The Final Word by Chuck Swann
Chuck Swann, Senior Editor
As if you needed a reminder, this is Transportation Month at Paperitalo Publications. So what are we to make of that signal transportation showcase, the North American International Auto Show in Detroit? According to Mike Ramsey, a contributor to Forbes bi-weekly news magazine, it was all about pickup trucks--pickup trucks and commitments to build electric vehicles.
Driverless trucks already have made it on to the roads--at least, in a minimal introductory fashion. But electric trucks? Hard to see them coming. At the present state of electromotive development, it would require a battery as big as the truck itself to haul a 40,000-pound load any distance. Perhaps we will see the entrance of hybrid trucks, with some kind of internal combustion engine to get the load moving at speed and an electric motor to keep it moving. Or not. At this stage, nobody knows.
Two thirds of all new vehicles sold in the US are light trucks (pickups and SUVs). Ramsey observed that trucks and electric vehicles don't have to be mutually exclusive, but the market for electrics and hybrids today doesn't have much overlap with the pickup crowd. He said, "You can almost feel the ambivalence flowing from the automakers as they set about spending billions on designing electric vehicles, and at the same time prepare to sell gas-thirsty new pickups that are a curiously American affectation."
Until the Japanese invasion of North America, with some German inroads on the Atlantic side, the American "Big 3:" Ford, General Motors and Chrysler dominated the automobile markets. But even the Big 3 left the sure-enough load-hauling market to a few specialized big-truck manufacturers. Can they always do this? What happens when a truck buyer wants an electric engine, rather than a Cummings diesel?
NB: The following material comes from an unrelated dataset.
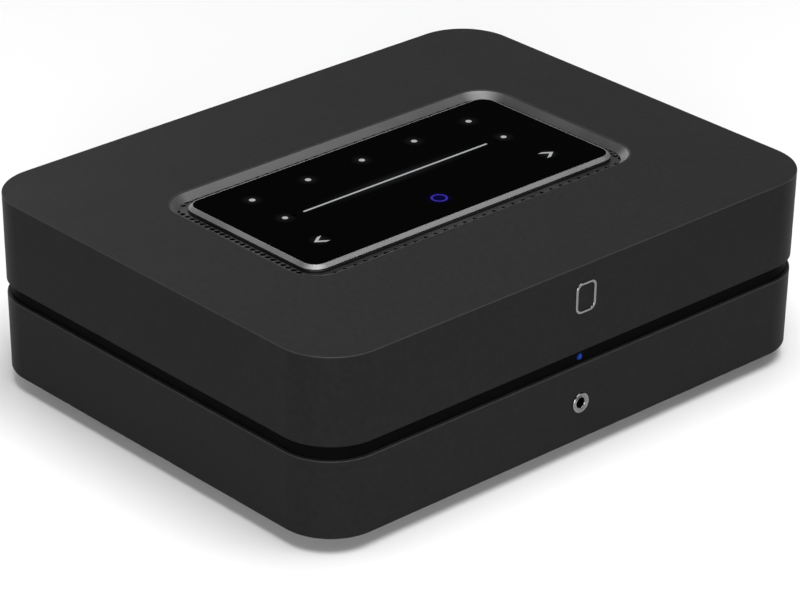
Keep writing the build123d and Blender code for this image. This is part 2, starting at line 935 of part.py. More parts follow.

On the four-wheeler front, Reuters' news service reports that Ford will increase its planned investments in electric vehicles to $11 billion by 2022 and have 40 hybrid and fully electric vehicles in its model lineup. Ford said it would bring a high-performance electric utility vehicle to market by 2020. General Motors, Toyota and Volkswagen have outlined aggressive plans to expand their electric auto offerings. GM has said it will add 20 new battery electric and fuel cell vehicles to its global lineup by 2023. Toyota is racing to commercialize a breakthrough battery technology to cut the cost of making electric cars.
But what about the big trucks, auto guys? Better hurry. China, India, France and the United Kingdom all have announced plans to phase out vehicles powered by combustion engines between 2030 and 2040.
Chuck Swann is Senior Editor of Paperitalo Publications.